Investors must embrace volatility to profit on the TSX Venture Exchange
All in all, it’s a pretty compelling read. Hoddinott and Smith look back at the 11-year history of the exchange and paint a picture of breathtaking highs and sharp drops. The index includes 1,275 mining and resource-exploration companies, more than any other exchange in the world. That, along with the fact that most of these firms are junior companies — which mainly exist to make a big resource find and then sell it to a major mining firm — is a recipe for “extreme volatility,” according to the authors.
They found that the TSX Venture has gone through seven technical bear markets, or a correction of 20 percent or more. That’s a finding that even Hoddinott wasn’t expecting. “We all know how volatile the TSX Venture Exchange is,” he said. “But for it to have had seven technical bear markets in its 11-year history was surprising.”
The upside? After each one, the Venture has put on a dramatic rise.
Here’s what the numbers say. According to Hoddinott and Smith, the TSX Venture Exchange’s average loss during a correction stands at 36.25 percent. However, once the rally kicks in, it tends to be huge: the average gain coming out of a downturn is 98.08 percent. Moreover, bull markets tend to run almost twice as long as bear markets: 11.83 months on average compared to just 5.78 months.
The takeaway for investors: learn to embrace that volatility. That means you can’t get attached to these stocks. Instead, because bull markets are just shy of a year in duration, you have to be ready to cash in when the rally ends. But to make the really big money, you have to learn to spot the earmarks of a coming rise.
And the next upturn, argue Hoddinott and Smith, could be right around the corner.

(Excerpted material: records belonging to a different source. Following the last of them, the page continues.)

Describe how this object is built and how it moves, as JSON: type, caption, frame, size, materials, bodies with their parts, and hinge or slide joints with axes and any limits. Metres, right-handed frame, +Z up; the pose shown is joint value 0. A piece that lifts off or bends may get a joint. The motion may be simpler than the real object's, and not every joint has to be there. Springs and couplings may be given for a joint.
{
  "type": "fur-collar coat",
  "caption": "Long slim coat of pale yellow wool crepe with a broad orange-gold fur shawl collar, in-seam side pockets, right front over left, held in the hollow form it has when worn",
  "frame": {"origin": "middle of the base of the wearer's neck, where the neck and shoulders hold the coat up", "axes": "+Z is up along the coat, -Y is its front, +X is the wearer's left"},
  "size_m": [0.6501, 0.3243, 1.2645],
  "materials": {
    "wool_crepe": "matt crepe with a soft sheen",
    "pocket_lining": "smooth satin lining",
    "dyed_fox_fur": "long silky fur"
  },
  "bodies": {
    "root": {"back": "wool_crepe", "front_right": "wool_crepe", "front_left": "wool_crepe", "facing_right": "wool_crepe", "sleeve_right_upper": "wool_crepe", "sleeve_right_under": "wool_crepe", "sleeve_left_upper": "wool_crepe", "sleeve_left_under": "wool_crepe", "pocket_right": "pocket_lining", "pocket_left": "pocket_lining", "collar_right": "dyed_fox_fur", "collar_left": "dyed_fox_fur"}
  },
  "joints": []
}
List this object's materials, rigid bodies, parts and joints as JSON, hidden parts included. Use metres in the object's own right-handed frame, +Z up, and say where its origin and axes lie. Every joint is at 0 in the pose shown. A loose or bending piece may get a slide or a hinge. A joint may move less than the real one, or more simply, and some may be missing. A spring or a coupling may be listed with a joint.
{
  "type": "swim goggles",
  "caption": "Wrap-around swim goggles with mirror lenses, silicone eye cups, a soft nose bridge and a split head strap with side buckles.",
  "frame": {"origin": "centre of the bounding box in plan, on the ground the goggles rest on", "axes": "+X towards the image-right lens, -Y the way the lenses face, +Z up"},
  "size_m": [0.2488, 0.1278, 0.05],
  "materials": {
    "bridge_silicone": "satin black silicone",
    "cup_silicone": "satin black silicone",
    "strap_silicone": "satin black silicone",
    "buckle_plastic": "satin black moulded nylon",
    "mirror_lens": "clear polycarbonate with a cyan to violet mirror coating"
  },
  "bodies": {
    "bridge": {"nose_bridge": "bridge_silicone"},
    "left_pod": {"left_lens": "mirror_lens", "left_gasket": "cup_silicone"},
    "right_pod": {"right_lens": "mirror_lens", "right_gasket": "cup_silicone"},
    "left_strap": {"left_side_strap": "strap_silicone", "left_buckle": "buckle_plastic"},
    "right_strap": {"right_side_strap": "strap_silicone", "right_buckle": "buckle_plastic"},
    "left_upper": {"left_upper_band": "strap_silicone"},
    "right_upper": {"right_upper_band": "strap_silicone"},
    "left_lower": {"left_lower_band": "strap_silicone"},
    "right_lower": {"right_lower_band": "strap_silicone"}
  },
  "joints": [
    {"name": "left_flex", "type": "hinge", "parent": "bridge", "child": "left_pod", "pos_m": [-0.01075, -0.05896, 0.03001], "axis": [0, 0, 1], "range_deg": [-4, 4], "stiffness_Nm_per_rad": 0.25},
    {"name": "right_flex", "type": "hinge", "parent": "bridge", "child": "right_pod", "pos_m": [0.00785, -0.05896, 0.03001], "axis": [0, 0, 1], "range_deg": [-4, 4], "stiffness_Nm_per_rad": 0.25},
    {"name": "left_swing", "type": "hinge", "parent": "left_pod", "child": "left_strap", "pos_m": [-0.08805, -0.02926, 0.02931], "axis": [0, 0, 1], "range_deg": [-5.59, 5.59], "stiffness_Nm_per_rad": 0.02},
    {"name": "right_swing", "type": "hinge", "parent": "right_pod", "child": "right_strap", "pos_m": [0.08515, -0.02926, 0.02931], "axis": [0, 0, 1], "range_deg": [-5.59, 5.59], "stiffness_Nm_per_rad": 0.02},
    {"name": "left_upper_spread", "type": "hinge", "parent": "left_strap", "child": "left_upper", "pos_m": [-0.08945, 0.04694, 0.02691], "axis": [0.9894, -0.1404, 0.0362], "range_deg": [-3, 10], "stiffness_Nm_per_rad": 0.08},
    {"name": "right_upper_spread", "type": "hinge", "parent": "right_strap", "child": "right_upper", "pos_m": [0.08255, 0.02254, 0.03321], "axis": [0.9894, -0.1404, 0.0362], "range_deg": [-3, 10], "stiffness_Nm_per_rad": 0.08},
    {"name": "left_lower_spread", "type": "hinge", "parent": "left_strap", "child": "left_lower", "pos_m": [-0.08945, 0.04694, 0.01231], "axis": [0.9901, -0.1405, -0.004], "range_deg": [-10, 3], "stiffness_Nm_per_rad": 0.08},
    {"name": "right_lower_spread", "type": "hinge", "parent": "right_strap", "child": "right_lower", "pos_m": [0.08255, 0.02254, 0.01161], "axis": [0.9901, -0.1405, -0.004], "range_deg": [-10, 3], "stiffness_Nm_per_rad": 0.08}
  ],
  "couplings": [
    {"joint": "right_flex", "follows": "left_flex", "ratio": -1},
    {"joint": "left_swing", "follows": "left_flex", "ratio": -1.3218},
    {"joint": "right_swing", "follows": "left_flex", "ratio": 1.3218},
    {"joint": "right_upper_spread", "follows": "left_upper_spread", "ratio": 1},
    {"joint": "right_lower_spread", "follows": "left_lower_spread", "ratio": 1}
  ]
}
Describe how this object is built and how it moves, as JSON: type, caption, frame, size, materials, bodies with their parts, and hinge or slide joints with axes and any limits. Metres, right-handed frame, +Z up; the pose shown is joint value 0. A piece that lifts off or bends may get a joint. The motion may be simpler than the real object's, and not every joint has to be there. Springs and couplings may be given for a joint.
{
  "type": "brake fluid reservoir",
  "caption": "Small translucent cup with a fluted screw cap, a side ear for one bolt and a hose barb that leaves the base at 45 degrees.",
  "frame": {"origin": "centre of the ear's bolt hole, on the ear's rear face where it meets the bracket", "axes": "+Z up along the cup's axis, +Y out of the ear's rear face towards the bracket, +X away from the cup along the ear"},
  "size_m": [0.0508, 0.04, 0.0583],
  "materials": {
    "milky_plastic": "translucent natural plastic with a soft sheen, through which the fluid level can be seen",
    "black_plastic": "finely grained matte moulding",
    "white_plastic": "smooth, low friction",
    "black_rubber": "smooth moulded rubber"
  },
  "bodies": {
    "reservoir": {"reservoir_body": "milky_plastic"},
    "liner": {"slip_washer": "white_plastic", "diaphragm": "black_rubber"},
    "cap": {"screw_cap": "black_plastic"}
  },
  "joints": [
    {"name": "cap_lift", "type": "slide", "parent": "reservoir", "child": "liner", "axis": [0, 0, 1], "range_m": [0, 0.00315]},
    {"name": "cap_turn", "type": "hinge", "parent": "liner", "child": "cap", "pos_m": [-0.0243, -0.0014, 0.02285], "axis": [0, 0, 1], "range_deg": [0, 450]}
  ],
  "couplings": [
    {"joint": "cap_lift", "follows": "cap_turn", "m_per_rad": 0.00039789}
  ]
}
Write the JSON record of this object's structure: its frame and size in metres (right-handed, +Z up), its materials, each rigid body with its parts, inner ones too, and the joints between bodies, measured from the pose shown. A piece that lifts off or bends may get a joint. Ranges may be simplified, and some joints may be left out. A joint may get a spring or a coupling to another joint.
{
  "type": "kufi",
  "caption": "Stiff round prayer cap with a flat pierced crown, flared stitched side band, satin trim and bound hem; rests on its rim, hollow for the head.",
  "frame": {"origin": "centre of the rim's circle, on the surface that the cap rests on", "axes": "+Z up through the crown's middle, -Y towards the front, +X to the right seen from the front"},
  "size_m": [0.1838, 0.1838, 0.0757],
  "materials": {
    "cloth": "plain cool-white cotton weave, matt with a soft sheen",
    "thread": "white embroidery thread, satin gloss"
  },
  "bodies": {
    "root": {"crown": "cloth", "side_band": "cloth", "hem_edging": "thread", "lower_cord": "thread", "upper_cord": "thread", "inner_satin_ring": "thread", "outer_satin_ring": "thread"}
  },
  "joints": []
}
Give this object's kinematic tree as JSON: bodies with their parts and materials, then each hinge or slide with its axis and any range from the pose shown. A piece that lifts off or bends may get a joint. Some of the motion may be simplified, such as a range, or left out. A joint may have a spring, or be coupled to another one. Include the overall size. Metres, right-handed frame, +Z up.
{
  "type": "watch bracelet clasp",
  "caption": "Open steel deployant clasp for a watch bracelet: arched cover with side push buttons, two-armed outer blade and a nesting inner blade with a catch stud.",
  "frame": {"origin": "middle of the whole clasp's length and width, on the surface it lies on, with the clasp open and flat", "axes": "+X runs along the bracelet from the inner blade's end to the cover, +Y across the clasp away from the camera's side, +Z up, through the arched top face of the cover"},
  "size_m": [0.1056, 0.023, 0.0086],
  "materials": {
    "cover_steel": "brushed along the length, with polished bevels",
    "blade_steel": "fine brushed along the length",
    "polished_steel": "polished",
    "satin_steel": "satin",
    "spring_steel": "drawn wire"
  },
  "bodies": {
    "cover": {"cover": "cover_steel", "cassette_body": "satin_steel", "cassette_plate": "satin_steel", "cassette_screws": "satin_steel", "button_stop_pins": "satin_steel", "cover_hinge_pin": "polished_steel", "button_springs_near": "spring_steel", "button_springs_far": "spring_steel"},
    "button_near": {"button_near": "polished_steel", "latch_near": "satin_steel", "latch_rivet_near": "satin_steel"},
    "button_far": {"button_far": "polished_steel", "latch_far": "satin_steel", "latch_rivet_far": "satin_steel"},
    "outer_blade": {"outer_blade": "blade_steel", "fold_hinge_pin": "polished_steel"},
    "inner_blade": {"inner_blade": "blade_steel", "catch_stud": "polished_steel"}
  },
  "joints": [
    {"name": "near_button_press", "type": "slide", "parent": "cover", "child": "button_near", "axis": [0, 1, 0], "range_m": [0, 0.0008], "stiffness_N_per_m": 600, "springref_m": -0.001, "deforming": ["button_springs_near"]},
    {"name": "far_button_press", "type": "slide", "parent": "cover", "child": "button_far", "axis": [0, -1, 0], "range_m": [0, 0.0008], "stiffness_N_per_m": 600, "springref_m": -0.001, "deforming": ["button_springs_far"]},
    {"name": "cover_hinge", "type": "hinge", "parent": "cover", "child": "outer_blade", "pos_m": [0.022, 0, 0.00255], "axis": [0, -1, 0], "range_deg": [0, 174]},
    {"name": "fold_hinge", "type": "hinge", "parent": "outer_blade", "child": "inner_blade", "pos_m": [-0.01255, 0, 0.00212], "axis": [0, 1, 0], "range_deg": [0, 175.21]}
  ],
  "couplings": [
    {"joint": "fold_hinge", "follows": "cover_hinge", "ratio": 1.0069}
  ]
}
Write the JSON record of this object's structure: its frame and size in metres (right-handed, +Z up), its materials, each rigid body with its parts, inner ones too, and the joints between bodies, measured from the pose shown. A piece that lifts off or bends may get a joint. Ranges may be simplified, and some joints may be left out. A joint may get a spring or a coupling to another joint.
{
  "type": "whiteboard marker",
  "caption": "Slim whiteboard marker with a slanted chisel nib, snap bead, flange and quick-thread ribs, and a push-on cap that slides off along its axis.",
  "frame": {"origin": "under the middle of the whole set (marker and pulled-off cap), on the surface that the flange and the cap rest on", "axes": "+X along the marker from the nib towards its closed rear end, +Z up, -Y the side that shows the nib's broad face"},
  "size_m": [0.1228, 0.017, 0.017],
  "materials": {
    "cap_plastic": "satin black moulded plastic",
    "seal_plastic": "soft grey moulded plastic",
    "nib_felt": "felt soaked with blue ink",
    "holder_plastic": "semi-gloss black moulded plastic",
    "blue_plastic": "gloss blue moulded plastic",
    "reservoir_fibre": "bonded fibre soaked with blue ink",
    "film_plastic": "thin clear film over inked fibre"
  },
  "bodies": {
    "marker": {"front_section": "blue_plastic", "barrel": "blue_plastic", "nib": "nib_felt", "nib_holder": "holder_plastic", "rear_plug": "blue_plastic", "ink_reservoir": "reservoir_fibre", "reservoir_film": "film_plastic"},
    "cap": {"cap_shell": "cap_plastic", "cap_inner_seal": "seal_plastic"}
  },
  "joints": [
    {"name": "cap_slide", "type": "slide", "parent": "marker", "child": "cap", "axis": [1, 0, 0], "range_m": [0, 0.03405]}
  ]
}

Retail investors and major mining companies are living in different worlds
The authors lay out a compelling case for why the market could be on the verge of another rise. For one, the current correction has dragged on for 18 months, far longer than the average bear market.
More importantly, even though most resource prices have suffered lately, they remain near historic highs, something that’s out of step with the low prices of many junior mining stocks. The authors point out:
“The miners of these metals are making near record margins. Fundamentally, that is remarkable news for the TSX Venture and the explorers that trade on the exchange. However, the reality is different from fantasy. Share prices of these exploration companies have been drastically reduced over the last 18 months. This sell-off has been entirely fear driven.”
But while panicked investors are hitting the sell button, major mining companies are looking to buy. That’s because the cost of building and operating new mines is rising, and many of the easiest-to-reach deposits have already been exploited. When you add in bargain-basement prices for juniors, you get the potential for a wave of merger and acquisition (M&A) activity across the sector. Already, the authors note, M&A activity is up 25 percent in the first six months of 2012 from the same period last year.
But that wave won’t lift all boats. The key, according to Hoddinott and Smith, is to hold the right juniors at the right time.
Looking for the “grey hair” and other ways of judging junior mining stocks
Hoddinott and Smith call solid management “the most important asset” for a TSX Venture company. For investors, that means taking a critical eye to the past accomplishments of the team at the top. The authors comment:
“Learn about the leaders in this space who have been bought out before, taken assets to production stages or formed joint ventures with the mining titans of the world. Investing in these people is what you want.”
One telltale sign? Look for the “grey hair” on a company’s management team: that is, older executives who have proven track records. But that doesn’t mean you should completely rule out companies that are headed by young people — just make sure they’re backed up by mining-industry veterans.
“It is not a terrible thing to have a young CEO run a junior resource company,” state Hoddinott and Smith. “But if a seasoned technical team — often with plenty of grey hair, or no hair — does not support him, the company is going to make crucial, shortsighted mistakes.”
The report lists a wide range of other earmarks of a junior with bright prospects, like insider involvement (if a company’s management team isn’t putting its money into the company, neither should you) and location. If a company relies too heavily on a politically unstable country like Venezuela, say, it risks having its project swiped by a corrupt foreign government just when it’s about to become profitable.
In addition, the report shows investors, step by step, how to compare stocks they’re considering to others with similar operations. That is something that many investors overlook, according to the authors.
“Think about it,” they explain. “When you are in the market to buy a home and your budget is, for example, $400,000, you look for the best value your money can get by viewing all homes within your price range. Investing in junior mining stocks is no different.”
The crucial step: build a network — and don’t be afraid to ask questions
When asked for his most important piece of advice for any investor considering dipping a toe into the TSX Venture Exchange, Hoddinott again cites experience:
“If there’s one piece of advice I can give anyone looking to actively play junior resource stocks, it’s to build your network of industry professionals,” he asserted. “Their knowledge will save you a lot of stress, especially in the early years of learning how to do proper due diligence.”